= Geronimo Black =

Geronimo Black was a short-lived hard rock band founded in 1972 by drummer Jimmy Carl Black. He named the group for his youngest son Geronimo.

The performers included members of other bands, principally from Frank Zappa's Mothers of Invention:
- Jimmy Carl Black, drummer, from The Mothers of Invention
- Andy Cahan, keyboards, previously worked with Dr. John
- Tjay Cantrelli (John Barberis), saxophone, previously from the band Love
- Bunk Gardner (John Leon Guarnera), horns, from The Mothers of Invention
- Buzz Gardner (Charles Guarnera), horns, from The Mothers of Invention
- Tom Leavey, bass
- Denny Walley, guitar, member of Captain Beefheart's Magic Band and also worked with Frank Zappa (1975-1979)

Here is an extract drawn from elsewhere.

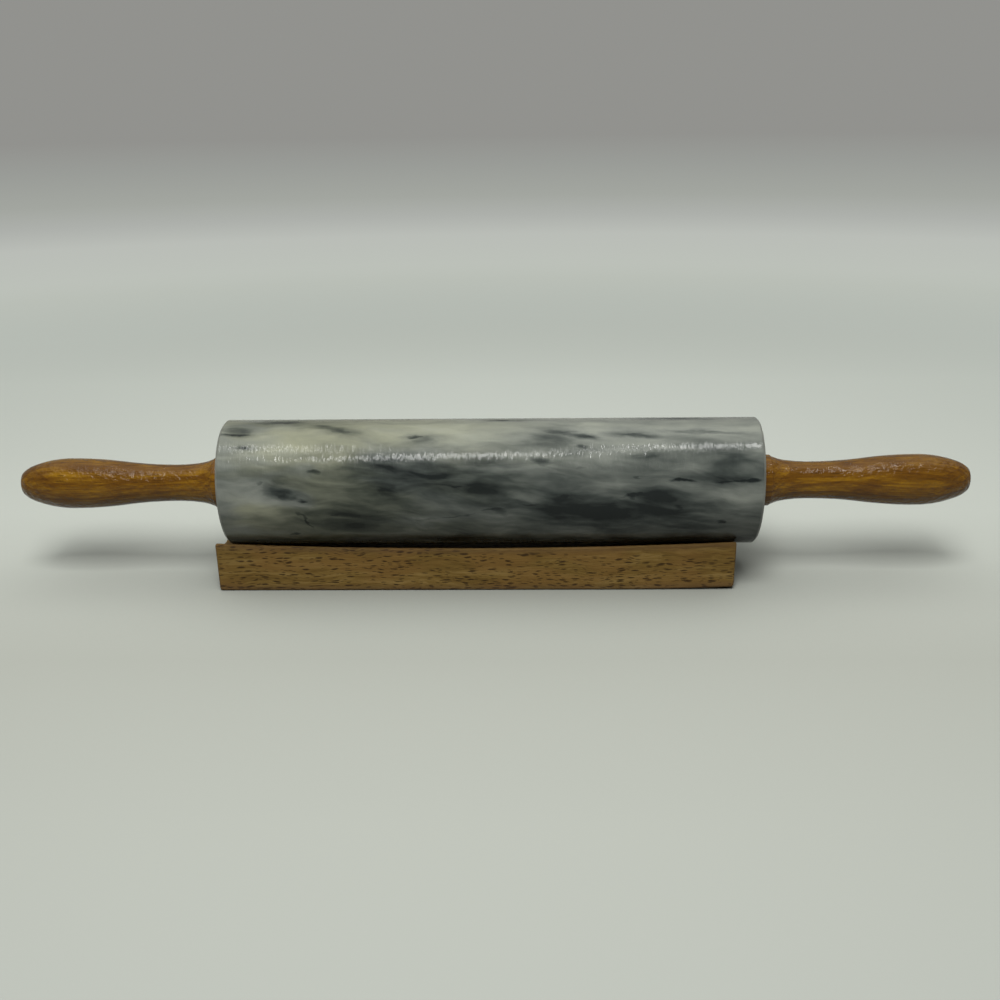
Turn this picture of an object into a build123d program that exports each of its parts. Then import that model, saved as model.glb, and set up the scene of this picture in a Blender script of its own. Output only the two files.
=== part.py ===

The group recorded an album for the Uni Records label at Sound City Studios in Los Angeles in 1972. The record producer was Keith Olsen who later went on to produce Fleetwood Mac's Rumors album.

After their manager Russ Regan stopped working with the group, according to guitarist Denny Walley,
no one... really knew what to do with the band in the company or how to promote us and they were really afraid of us. We were rowdy, drank a lot, did everything a lot. We were pretty uncontrollable and they wound up banning us from even coming onto the lot and that was the end of the record deal.

After the band broke up, they briefly reformed to record a later album entitled Welcome Back, Geronimo Black for the Helios label. This album included ex-Magic Band guitarist Gerry McGee.

A later version of the group also recorded the album by "Geronimo Black Two", formed in 2003 by Jimmy's sons, Geronimo and James D. Black, which released a CD under their father's Inkanish Records label.

In 2019, Munster Records released Freak Out Phantasia, a collection of unreleased live and studio recordings.

==Discography==
- Geronimo Black (1972, Uni)
1. Low Ridin' Man (Black, Cantrelli)
2. Siesta (Cahan, Contrelli, Gardner)
3. Other Man (Leavy, Walley)
4. L.A. County Jail '59 C/S (Cantrelli)
5. Let Us Live (Cahan)
6. Bullwhip (Cantrelli)
7. Quakers Earthquake (Cahan)
8. Gone (Walley, Leavy)
9. An American National Anthem (Moreno, Black)
10. '59 Chevy (single B-side - bonus track on CD re-issue)
- Welcome Back Geronimo Black (1980, Helios)
- Freak Out Phantasia (2019, Munster)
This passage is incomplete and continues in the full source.